:: Dataset excerpt
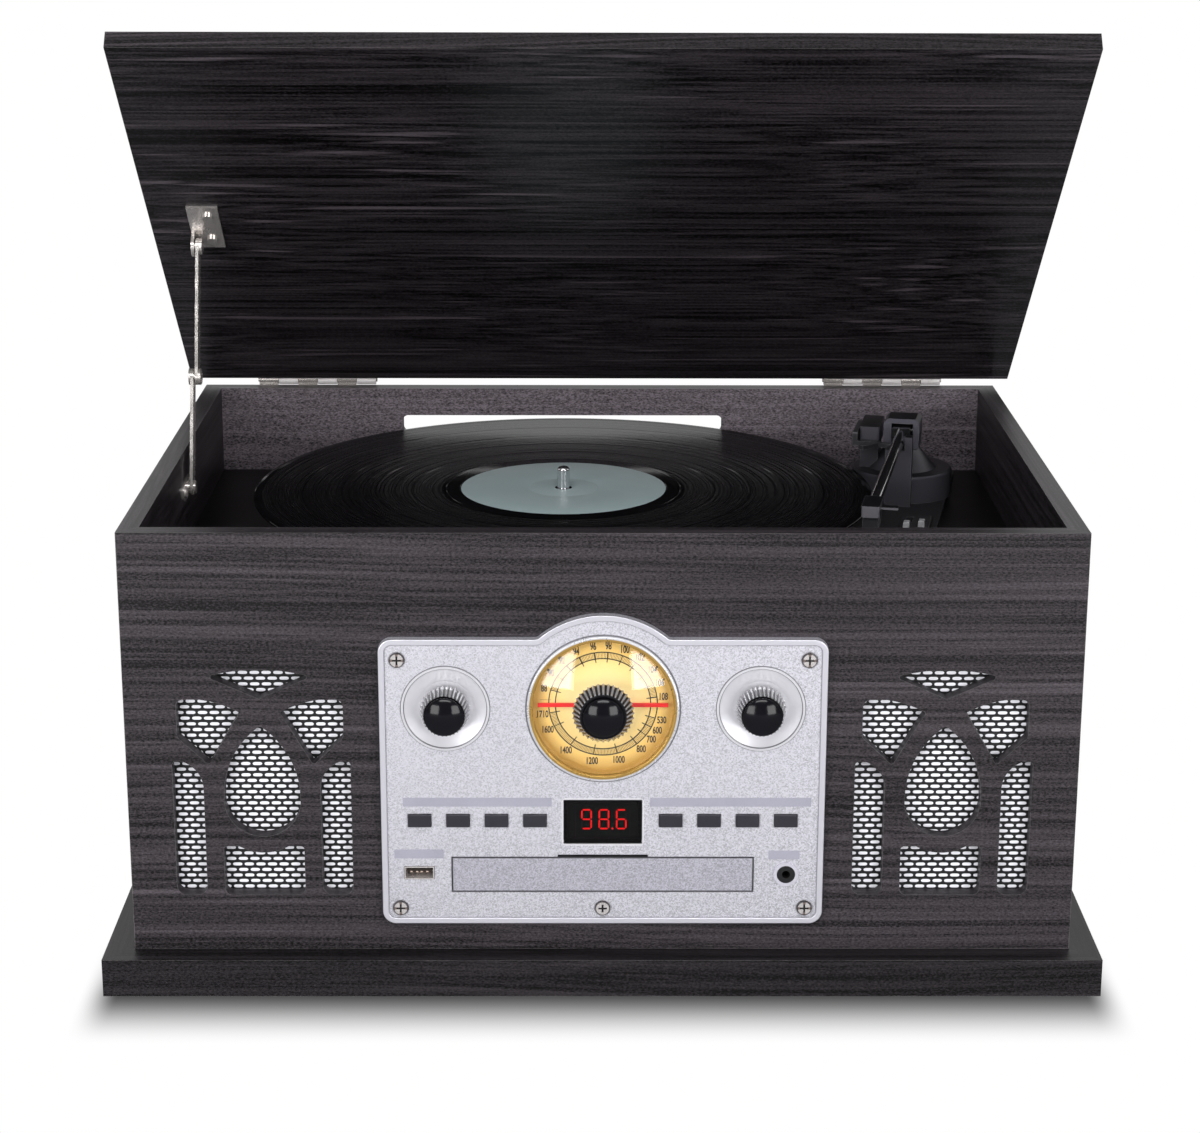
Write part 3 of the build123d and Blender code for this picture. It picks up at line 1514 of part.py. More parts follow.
# Tonearm base: drum, cone, cue housing and arm rest in one moulding
housing_middle = (housing_left + housing_right) / 2
with BuildPart() as arm_base:
    with Locations(arm_level(chassis_top)):
        Cylinder(drum_radius, drum_top - chassis_top, align=STAND)
    fillet(arm_base.edges().group_by(Axis.Z)[-1], drum_round)
    with Locations(arm_level(drum_top)):
        Cone(cone_base, cone_top_radius, cone_top - drum_top, align=STAND)
    with BuildSketch(arm_level(drum_top - pedestal_lap)):
        with Locations((housing_middle, pedestal_middle)):
            Rectangle(housing_right - housing_left - pedestal_lap, pedestal_length)
    extrude(amount=housing_base - drum_top + pedestal_lap)
    with BuildSketch(arm_level(housing_base)):
        with Locations((housing_middle, (housing_front + housing_back) / 2)):
            RectangleRounded(
                housing_right - housing_left, housing_back - housing_front, housing_corner
            )
    extrude(amount=housing_top - housing_base)
    with BuildSketch(arm_level(chassis_top)):
        with Locations(((rest_left + rest_outer) / 2, (rest_front + rest_web_back) / 2)):
            Rectangle(rest_outer - rest_left, rest_web_back - rest_front)
    extrude(amount=rest_cradle - chassis_top)
    with BuildSketch(arm_level(rest_cradle)):
        with Locations(((rest_inner + rest_outer) / 2, (rest_front + rest_back) / 2)):
            Rectangle(rest_outer - rest_inner, rest_back - rest_front)
    extrude(amount=rest_top - rest_cradle)
    with Locations(arm_level(cone_top)):
        Cylinder(
            swing_shaft_radius + running,
            cone_top - swing_shaft_foot + loose,
            align=HANG,
            mode=Mode.SUBTRACT,
        )
    with Locations(arm_side(housing_left)):
        with Locations((cue_pivot_along, cue_pivot_height)):
            Cylinder(lift_pin_radius + running, cue_pin_length, align=STAND, mode=Mode.SUBTRACT)
save(arm_base, "arm_base")

# Gimbal block on the swing shaft
with BuildPart() as gimbal_block:
    with BuildSketch(arm_level(block_base)):
        with Locations(((block_left + block_right) / 2, (block_front + block_back) / 2)):
            Rectangle(block_right - block_left, block_back - block_front)
    extrude(amount=block_top - block_base)
    chamfer(gimbal_block.edges().group_by(Axis.Z)[-1], block_bevel)
    slot_middle = (block_front + block_slot_back) / 2
    with BuildSketch(arm_level(block_slot_base)):
        with Locations((0, slot_middle)):
            Rectangle(2 * block_slot_half, block_slot_back - block_front)
    extrude(amount=block_slot_top - block_slot_base, mode=Mode.SUBTRACT)
    with Locations(arm_side(0)):
        with Locations((0, arm_height)):
            Cylinder(lift_pin_radius + running, 4 * block_right, mode=Mode.SUBTRACT)
    with Locations(arm_level(swing_shaft_foot)):
        Cylinder(swing_shaft_radius, block_base - swing_shaft_foot, align=STAND)
save(gimbal_block, "gimbal_block")

# Arm: root between the gimbal's cheeks on two pins, and the tube
with BuildPart() as arm_tube:
    with BuildSketch(arm_level(arm_height - arm_root_drop)):
        with Locations((0, (arm_root_front + arm_root_back) / 2)):
            Rectangle(2 * arm_root_half, arm_root_back - arm_root_front)
    extrude(amount=arm_root_tall)
    with Locations(arm_side(0)):
        with Locations((0, arm_height)):
            Cylinder(lift_pin_radius, 2 * (block_right - loose))
        with Locations((shell_back, arm_height)):
            Cylinder(
                arm_tube_radius,
                arm_root_front - shell_back,
                rotation=(0, 90, 0),
                align=STAND,
            )
save(arm_tube, "arm_tube")

with BuildPart() as headshell:
    with BuildSketch(arm_level(shell_base)):
        with Locations((0, (shell_front + shell_back) / 2)):
            RectangleRounded(2 * shell_half, shell_back - shell_front, shell_corner)
    extrude(amount=shell_top - shell_base)
    with BuildSketch(arm_level(finger_base)):
        with Locations((shell_half + (finger_reach - finger_lap) / 2, finger_along)):
            Rectangle(finger_reach + finger_lap, finger_width)
    extrude(amount=finger_thickness)
save(headshell, "headshell")

with BuildPart() as cartridge:
    with BuildSketch(arm_level(cartridge_base)):
        with Locations((0, (cartridge_front + cartridge_back) / 2)):
            Rectangle(2 * cartridge_half, cartridge_back - cartridge_front)
    extrude(amount=shell_base - cartridge_base)
    with Locations(arm_level(cartridge_base)):
        with Locations((0, -stylus_reach)):
            Cone(stylus_tip, stylus_radius, cartridge_base - record_height - stylus_gap, align=HANG)
save(cartridge, "cartridge")

# Cue lever: side plate on its pin, curved bar under the tube, and handle
cue_plate_x = housing_left - gap
cue_outer_x = cue_plate_x - cue_plate_thickness
bar_middle = (cue_bar_inner + cue_bar_outer) / 2
bar_arc = CenterArc((0, 0), bar_middle, arm_forward - cue_bar_sweep, cue_bar_sweep + cue_bar_lead)
with BuildPart() as cue_lever:
    with BuildSketch(arm_side(cue_plate_x)):
        with Locations(
            ((cue_plate_front + cue_plate_back) / 2, (cue_bar_base + cue_plate_top) / 2)
        ):
            RectangleRounded(
                cue_plate_back - cue_plate_front, cue_plate_top - cue_bar_base, cue_plate_round
            )
        with Locations((cue_pivot_along, cue_pivot_height)):
            Circle(cue_boss)
    extrude(amount=-cue_plate_thickness)
    with Locations(arm_side(cue_plate_x)):
        with Locations((cue_pivot_along, cue_pivot_height)):
            Cylinder(lift_pin_radius, cue_pin_length, align=STAND)
    with BuildSketch(arm_level(cue_bar_base)):
        SlotArc(bar_arc, cue_bar_outer - cue_bar_inner)
        with Locations(((cue_outer_x + cue_web_right) / 2, cue_web_along)):
            Rectangle(cue_web_right - cue_outer_x, cue_web_width)
        with PolarLocations((cue_handle_reach + bar_middle) / 2, 1, start_angle=cue_handle_turn):
            Rectangle(cue_handle_reach - bar_middle, cue_handle_width)
    extrude(amount=cue_bar_top - cue_bar_base)
save(cue_lever, "cue_lever")


# Screws: panel, speakers, jack plate and stay bracket, with cross recesses in their heads
def screws(plane, spots, head, head_height, shank, length):
    """Screws whose heads stand on a plane, with their shanks behind it."""
    with BuildPart(plane) as group:
        with Locations(*spots):
            Cylinder(head, head_height, align=STAND)
            Cylinder(shank, length, align=HANG)
        with Locations(*[(*spot, head_height) for spot in spots]):
            Box(head * cross_reach, head * cross_slot, cross_depth, align=HANG, mode=Mode.SUBTRACT)
            Box(head * cross_slot, head * cross_reach, cross_depth, align=HANG, mode=Mode.SUBTRACT)
    return group


all_screws = [
    screws(
        upright(screw_pocket - panel_thickness),
        panel_screw_spots,
        panel_screw_radius,
        panel_screw_head,
        panel_screw_shank,
        panel_screw_length,
    ),
    screws(
        rearward(wall + basket_flange),
        [(-x, h) for x, h in speaker_screw_spots],
        screw_head_radius,
        screw_head_height,
        screw_radius,
        basket_flange + screw_length,
    ),
    screws(
        rearward(cabinet_depth + jack_plate_thickness),
        jack_screw_spots,
        screw_head_radius,
        screw_head_height,
        screw_radius,
        jack_plate_thickness + screw_length,
    ),
    screws(
        sideways(stay_x + stay_plate_thickness),
        stay_plate_screws,
        screw_head_radius,
        stay_screw_head,
        screw_radius,
        stay_plate_thickness + screw_length,
    ),
]
save_group(all_screws, "screws")
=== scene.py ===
# %% [markdown]
# # A music center: turntable, radio and disc player in one cabinet
#
# The cabinet, the hinges, the tonearm and the other hard pieces come packed from CAD, already in
# place. This lesson gives each of them a finish, and adds the pieces that a lens and a lamp notice
# most: the ribbed knobs, the woven grille cloths, the printed dial and the record.

import math

import bmesh
import bpy
import numpy as np
from mathutils import Matrix, Vector


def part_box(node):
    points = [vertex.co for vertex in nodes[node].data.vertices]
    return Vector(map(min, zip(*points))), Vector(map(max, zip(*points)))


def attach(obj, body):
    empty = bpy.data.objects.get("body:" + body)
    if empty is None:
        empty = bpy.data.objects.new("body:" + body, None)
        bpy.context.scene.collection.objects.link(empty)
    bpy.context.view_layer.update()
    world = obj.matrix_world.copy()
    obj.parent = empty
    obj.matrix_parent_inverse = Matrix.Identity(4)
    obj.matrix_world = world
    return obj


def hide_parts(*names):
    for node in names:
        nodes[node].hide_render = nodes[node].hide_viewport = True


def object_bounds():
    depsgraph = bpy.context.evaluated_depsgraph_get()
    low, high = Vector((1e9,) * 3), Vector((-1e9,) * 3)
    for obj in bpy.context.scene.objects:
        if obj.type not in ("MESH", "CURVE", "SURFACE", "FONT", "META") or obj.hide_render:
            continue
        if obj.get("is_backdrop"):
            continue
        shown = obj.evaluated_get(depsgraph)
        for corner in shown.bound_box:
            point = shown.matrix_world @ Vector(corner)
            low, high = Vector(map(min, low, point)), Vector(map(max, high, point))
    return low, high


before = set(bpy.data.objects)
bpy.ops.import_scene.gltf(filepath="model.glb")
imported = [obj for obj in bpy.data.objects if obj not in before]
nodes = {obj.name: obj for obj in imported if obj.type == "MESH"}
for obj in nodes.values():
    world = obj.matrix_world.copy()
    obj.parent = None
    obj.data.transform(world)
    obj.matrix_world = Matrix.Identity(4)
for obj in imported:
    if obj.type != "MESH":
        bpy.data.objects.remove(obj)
cad_box = [list(map(float, corner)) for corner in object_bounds()]
front_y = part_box("front_board")[0].y
under_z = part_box("plinth_rails")[0].z
print("pieces from CAD:", len(nodes), "box", cad_box)

# %% [markdown]
# ## Places on the cabinet
#
# Every size below is in millimetres, counted as a cabinet maker would: across from the middle, deep
# from the front face, and high from the underside of the plinth. One function turns such a place
# into the shared frame, which is in metres.


# %% From cabinet sizes to the frame
def spot(across, deep, high):
    """Millimetres across, deep and high on the cabinet, as a point in metres."""
    return np.array([across / 1000, front_y + deep / 1000, under_z + high / 1000])


def spots(across, deep, high):
    """The same for whole arrays: their last axis becomes x, y, z."""
    parts = np.broadcast_arrays(across, deep, high)
    return np.stack(parts, axis=-1) / 1000 + np.array([0, front_y, under_z])


print("front face at", round(front_y * 1000, 2), "mm")

# %% [markdown]
# ## Camera
#
# The camera stands a little over a metre in front of the cabinet and looks down at it. Its place,
# its tilt and its focal length were solved from straight edges in the photograph, so nothing here
# is guessed by eye. A camera looks along its own minus Z, which makes its matrix three columns.

# %% The camera
camera_data = bpy.data.cameras.new("camera")
camera_data.sensor_width = 36.0
camera_data.lens = 81.41
camera = bpy.data.objects.new("camera", camera_data)
bpy.context.scene.collection.objects.link(camera)
pitch, yaw, roll = (math.radians(turn) for turn in (16.23, 0.34, 0.14))
ahead = Vector((math.sin(yaw) * math.cos(pitch), math.cos(yaw) * math.cos(pitch), -math.sin(pitch)))
right = Vector((math.cos(yaw), -math.sin(yaw), 0))
above = right.cross(ahead)
turned_right = right * math.cos(roll) + above * math.sin(roll)
turned_up = above * math.cos(roll) - right * math.sin(roll)
columns = Matrix((turned_right, turned_up, -ahead)).transposed()
camera.matrix_world = Matrix.LocRotScale(Vector(spot(-8.17, -1123.91, 523.69)), columns, None)
bpy.context.scene.camera = camera
print("camera at", tuple(round(v, 3) for v in camera.location))

# %% [markdown]
# ## Arithmetic on shader outputs
#
# A finish is mostly arithmetic on masks. `Out` wraps an output socket, so that Python's own
# operators place the Math nodes: `tooth * 0.3 + 0.85` reads as it is meant. Masks run from 0 to 1,
# so `*` keeps what both masks cover, and `|`, the larger of two values, keeps what either covers.


# %% Outputs that add and multiply
def node_in(tree, kind, **values):
    """Adds a node; values feed its sockets by name, or its settings where no socket has the name."""
    node = tree.nodes.new("ShaderNode" + kind)
    for name, value in values.items():
        socket = node.inputs.get(name.replace("_", " "))
        if socket is None:
            setattr(node, name, value)
        else:
            wire(value, socket)
    return node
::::
▶ What this task involves: Retype only what lies between the line bearing "Cylinder(shank, length, align=HANG)" and the line bearing "if empty is", keeping both of those lines.

▶ Response below:
            Cylinder(shank, length, align=HANG)
        with Locations(*[(*spot, head_height) for spot in spots]):
            Box(head * cross_reach, head * cross_slot, cross_depth, align=HANG, mode=Mode.SUBTRACT)
            Box(head * cross_slot, head * cross_reach, cross_depth, align=HANG, mode=Mode.SUBTRACT)
    return group


all_screws = [
    screws(
        upright(screw_pocket - panel_thickness),
        panel_screw_spots,
        panel_screw_radius,
        panel_screw_head,
        panel_screw_shank,
        panel_screw_length,
    ),
    screws(
        rearward(wall + basket_flange),
        [(-x, h) for x, h in speaker_screw_spots],
        screw_head_radius,
        screw_head_height,
        screw_radius,
        basket_flange + screw_length,
    ),
    screws(
        rearward(cabinet_depth + jack_plate_thickness),
        jack_screw_spots,
        screw_head_radius,
        screw_head_height,
        screw_radius,
        jack_plate_thickness + screw_length,
    ),
    screws(
        sideways(stay_x + stay_plate_thickness),
        stay_plate_screws,
        screw_head_radius,
        stay_screw_head,
        screw_radius,
        stay_plate_thickness + screw_length,
    ),
]
save_group(all_screws, "screws")
=== scene.py ===
# %% [markdown]
# # A music center: turntable, radio and disc player in one cabinet
#
# The cabinet, the hinges, the tonearm and the other hard pieces come packed from CAD, already in
# place. This lesson gives each of them a finish, and adds the pieces that a lens and a lamp notice
# most: the ribbed knobs, the woven grille cloths, the printed dial and the record.

import math

import bmesh
import bpy
import numpy as np
from mathutils import Matrix, Vector


def part_box(node):
    points = [vertex.co for vertex in nodes[node].data.vertices]
    return Vector(map(min, zip(*points))), Vector(map(max, zip(*points)))


def attach(obj, body):
    empty = bpy.data.objects.get("body:" + body)
    if empty is None:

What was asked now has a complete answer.